Move Strategies and Interactional Metadiscourse in EFL and ESL Doctoral Literature Reviews: A Corpus-Based Study
Abstract
As a key site of academic argumentation, the literature review (LR) chapter requires writers to move beyond summarising prior studies and strategically construct a research niche through rhetorical and linguistic choices. Accordingly, this study investigates how doctoral writers in EFL and ESL contexts construct LR chapters through rhetorical move strategies and interactional metadiscourse. Employing a comparative descriptive design with quantitative support, the study analyses a corpus of 30 LR chapters from doctoral theses using Kwan’s (2006) move-based framework and Hyland’s (2005) interpersonal model of metadiscourse.
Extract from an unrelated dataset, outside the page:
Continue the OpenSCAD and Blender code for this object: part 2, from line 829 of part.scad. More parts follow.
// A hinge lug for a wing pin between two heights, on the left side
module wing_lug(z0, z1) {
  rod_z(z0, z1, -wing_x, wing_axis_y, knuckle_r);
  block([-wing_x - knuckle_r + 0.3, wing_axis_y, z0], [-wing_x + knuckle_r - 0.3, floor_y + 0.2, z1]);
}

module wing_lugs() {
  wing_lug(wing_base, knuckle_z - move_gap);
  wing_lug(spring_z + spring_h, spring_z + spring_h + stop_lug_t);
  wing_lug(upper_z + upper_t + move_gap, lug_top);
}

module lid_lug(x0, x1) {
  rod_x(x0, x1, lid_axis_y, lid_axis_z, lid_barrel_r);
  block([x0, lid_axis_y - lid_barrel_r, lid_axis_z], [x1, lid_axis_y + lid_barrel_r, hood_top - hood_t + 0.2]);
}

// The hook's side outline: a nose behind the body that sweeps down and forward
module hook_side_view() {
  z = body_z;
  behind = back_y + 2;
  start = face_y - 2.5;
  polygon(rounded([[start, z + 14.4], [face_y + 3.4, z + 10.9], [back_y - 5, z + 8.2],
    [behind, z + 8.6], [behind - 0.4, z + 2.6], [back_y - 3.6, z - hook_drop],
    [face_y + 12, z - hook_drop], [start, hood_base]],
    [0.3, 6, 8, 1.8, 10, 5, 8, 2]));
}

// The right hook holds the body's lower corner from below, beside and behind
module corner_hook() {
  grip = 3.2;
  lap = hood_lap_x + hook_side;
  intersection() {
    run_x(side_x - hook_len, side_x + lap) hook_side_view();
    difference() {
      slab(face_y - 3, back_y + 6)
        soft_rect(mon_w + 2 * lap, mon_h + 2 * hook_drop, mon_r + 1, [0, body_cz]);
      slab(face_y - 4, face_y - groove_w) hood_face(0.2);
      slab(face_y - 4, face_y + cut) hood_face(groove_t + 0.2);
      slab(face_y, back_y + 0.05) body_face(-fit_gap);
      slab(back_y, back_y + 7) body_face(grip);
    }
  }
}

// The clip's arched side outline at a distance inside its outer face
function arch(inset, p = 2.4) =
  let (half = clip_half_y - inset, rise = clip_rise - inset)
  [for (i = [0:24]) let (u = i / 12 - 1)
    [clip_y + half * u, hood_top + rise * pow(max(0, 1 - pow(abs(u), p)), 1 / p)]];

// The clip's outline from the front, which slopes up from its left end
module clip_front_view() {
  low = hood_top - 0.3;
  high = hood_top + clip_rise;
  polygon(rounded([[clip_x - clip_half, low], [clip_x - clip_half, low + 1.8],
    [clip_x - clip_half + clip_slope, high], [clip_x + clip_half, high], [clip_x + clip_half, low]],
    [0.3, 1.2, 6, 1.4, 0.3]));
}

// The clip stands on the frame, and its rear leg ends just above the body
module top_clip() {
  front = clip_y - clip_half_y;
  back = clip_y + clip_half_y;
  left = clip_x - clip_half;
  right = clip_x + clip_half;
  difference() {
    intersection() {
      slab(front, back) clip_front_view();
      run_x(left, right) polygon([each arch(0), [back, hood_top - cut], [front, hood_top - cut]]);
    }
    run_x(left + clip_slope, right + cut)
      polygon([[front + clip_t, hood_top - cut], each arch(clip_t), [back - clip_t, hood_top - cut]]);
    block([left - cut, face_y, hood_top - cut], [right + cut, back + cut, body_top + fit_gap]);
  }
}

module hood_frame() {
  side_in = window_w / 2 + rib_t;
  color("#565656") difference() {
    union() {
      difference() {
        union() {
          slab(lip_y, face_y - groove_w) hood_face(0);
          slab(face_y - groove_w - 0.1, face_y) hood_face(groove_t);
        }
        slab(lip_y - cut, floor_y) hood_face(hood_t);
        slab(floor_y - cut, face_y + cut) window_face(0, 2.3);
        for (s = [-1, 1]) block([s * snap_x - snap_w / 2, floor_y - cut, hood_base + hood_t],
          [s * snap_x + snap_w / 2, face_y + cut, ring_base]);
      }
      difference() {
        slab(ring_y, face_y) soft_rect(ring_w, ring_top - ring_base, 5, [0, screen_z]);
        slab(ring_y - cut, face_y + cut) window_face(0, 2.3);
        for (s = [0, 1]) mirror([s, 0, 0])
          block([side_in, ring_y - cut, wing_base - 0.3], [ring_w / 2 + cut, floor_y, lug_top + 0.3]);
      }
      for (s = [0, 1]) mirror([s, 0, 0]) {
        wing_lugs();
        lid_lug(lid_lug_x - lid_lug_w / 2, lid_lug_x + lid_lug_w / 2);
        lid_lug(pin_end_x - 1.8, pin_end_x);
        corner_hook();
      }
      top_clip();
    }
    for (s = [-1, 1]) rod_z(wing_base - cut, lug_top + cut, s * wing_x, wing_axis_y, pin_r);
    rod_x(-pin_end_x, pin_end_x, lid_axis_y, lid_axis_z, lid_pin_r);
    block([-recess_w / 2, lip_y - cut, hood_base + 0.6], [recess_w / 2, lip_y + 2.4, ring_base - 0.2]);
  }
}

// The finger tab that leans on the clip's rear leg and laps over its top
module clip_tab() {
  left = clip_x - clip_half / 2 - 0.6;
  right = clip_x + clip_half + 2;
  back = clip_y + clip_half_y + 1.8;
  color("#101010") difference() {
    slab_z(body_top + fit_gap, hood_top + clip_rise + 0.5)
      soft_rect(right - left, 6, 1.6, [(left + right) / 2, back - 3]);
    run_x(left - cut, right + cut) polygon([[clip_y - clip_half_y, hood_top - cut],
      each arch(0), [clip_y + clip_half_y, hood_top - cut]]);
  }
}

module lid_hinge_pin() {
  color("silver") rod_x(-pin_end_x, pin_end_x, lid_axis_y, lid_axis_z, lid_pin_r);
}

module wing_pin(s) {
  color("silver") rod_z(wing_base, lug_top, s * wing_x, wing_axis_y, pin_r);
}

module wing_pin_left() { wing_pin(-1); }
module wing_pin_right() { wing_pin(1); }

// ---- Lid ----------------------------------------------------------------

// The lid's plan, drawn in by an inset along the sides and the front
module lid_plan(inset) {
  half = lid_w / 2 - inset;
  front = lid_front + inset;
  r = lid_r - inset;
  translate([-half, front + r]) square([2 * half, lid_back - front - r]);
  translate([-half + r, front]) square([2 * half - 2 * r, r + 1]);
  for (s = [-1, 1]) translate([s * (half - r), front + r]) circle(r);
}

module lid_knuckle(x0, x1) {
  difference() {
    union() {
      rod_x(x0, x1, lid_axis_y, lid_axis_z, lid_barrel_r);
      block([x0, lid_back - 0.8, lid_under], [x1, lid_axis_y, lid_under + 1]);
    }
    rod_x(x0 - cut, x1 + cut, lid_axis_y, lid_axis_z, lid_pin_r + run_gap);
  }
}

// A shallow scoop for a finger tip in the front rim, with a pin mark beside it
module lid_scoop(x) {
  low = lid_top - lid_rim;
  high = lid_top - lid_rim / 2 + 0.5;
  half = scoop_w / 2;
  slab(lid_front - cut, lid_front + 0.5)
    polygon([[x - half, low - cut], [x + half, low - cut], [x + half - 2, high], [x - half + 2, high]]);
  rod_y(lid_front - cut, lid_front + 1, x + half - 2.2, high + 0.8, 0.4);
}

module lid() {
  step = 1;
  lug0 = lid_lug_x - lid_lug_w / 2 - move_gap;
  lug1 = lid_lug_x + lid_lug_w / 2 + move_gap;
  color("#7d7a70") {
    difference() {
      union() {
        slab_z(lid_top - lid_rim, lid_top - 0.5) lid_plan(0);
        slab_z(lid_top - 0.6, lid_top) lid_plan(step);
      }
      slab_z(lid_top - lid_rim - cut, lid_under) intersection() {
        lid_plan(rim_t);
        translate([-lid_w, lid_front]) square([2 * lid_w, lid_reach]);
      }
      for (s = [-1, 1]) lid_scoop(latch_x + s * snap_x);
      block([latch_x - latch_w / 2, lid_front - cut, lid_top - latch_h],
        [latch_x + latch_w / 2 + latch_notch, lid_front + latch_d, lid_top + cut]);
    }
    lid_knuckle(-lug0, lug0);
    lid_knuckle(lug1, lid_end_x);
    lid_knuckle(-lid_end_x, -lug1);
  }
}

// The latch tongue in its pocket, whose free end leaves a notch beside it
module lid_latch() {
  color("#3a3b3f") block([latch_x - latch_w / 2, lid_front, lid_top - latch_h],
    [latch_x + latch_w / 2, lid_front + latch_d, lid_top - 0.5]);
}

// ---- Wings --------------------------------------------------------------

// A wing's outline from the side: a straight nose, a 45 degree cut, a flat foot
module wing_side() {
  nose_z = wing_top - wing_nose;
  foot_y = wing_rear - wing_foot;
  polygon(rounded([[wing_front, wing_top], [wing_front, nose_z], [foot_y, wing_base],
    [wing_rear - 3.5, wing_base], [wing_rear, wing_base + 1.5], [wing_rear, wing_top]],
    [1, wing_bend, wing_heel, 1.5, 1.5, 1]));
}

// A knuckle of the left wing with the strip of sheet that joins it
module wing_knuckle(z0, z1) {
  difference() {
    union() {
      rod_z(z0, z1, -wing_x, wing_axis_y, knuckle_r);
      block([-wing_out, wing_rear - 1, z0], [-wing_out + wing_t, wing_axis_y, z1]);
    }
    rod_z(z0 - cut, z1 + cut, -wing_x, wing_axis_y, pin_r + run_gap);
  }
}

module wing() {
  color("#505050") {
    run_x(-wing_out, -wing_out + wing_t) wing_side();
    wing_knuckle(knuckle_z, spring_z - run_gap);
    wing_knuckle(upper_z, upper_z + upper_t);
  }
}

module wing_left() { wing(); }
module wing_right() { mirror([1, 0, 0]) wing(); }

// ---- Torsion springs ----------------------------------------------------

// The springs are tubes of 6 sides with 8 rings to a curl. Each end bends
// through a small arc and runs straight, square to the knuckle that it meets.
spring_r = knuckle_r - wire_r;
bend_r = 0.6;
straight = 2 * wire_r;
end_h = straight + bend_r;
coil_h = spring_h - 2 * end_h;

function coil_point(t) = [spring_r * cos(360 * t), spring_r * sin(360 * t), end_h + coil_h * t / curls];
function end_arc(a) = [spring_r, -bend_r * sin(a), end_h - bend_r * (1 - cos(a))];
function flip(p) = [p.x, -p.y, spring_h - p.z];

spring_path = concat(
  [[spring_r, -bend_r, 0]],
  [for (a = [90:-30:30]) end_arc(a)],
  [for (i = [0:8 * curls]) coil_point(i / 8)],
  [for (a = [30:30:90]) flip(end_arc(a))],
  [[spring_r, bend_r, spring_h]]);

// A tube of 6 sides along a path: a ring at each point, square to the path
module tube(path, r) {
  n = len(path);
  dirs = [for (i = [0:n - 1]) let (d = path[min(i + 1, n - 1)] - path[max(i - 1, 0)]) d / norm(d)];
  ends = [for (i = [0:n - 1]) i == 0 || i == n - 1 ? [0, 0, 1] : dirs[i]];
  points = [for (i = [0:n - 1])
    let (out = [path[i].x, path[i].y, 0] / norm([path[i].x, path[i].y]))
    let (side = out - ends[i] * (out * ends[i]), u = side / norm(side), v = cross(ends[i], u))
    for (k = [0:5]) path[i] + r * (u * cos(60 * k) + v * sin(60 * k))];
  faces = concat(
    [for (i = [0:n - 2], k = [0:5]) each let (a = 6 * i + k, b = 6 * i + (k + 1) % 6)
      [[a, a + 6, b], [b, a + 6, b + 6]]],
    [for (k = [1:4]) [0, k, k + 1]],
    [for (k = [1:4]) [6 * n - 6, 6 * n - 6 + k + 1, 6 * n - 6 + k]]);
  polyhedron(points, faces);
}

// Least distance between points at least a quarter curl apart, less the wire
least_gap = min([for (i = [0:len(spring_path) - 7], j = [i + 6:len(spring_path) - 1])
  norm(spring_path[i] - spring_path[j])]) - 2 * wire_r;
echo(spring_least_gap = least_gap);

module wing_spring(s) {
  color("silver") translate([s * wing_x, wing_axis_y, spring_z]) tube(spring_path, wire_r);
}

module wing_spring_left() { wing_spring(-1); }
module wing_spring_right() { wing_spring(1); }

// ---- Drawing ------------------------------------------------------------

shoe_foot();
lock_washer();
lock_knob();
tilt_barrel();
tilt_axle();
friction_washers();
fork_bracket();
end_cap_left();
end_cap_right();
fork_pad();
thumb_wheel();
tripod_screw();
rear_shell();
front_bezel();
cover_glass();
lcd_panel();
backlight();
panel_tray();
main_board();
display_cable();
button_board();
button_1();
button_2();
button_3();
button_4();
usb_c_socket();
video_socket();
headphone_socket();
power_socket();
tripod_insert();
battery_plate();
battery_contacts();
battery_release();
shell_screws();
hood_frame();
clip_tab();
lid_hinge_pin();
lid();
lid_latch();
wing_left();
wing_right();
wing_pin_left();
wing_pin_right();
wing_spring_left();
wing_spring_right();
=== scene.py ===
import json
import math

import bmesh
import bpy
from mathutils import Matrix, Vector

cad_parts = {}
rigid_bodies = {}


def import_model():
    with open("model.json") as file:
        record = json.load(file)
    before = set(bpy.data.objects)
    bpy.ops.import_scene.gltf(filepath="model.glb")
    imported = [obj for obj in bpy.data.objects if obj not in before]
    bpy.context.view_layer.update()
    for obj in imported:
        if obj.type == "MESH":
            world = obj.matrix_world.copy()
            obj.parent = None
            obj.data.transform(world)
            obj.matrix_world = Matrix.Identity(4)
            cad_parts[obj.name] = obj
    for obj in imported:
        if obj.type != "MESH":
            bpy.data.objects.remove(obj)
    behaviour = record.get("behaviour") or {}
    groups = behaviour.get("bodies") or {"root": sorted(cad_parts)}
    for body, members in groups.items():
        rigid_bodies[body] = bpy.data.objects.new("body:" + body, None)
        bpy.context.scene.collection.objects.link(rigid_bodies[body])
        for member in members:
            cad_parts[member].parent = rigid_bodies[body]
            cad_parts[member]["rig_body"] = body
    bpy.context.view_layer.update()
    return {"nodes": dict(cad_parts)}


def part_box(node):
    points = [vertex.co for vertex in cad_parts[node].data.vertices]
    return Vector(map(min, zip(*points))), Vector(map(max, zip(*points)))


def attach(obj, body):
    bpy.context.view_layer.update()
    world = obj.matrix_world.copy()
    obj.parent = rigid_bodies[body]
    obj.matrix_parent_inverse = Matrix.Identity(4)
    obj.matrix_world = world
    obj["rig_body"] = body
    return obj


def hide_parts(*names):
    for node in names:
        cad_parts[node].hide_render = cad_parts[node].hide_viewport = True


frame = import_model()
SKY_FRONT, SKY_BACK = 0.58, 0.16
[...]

The findings revealed that both EFL and ESL writers predominantly employed strategies that assert confirmative claims about previous research, indicating a shared emphasis on consolidating existing knowledge. However, EFL writers demonstrated greater use of counter-claiming, gap-indicating, and relevance-establishing strategies, suggesting a more explicit effort to justify research niches. In contrast, ESL writers relied more on confirmative reporting of prior studies, reflecting a comparatively descriptive rhetorical orientation. Analysis of interactional metadiscourse showed that evidential markers constitute the most frequent category in both corpora, highlighting the central role of citation in establishing academic credibility. Attitude, hedges, and booster’s markers occurred with moderate frequency, whereas engagement markers were used least frequently, indicating the predominantly impersonal nature of LR chapter writing. Overall, the findings suggest that doctoral writers in both contexts largely adhered to shared academic conventions while displaying subtle differences in rhetorical emphasis. The study contributes to genre and academic discourse research by demonstrating how move strategies and metadiscourse resources interact in the construction of research niches within LR chapter. Pedagogically, the findings underscore the importance of integrating genre awareness, citation practices, and stance management into doctoral writing instruction to support more effective scholarly positioning and critical engagement with the literature.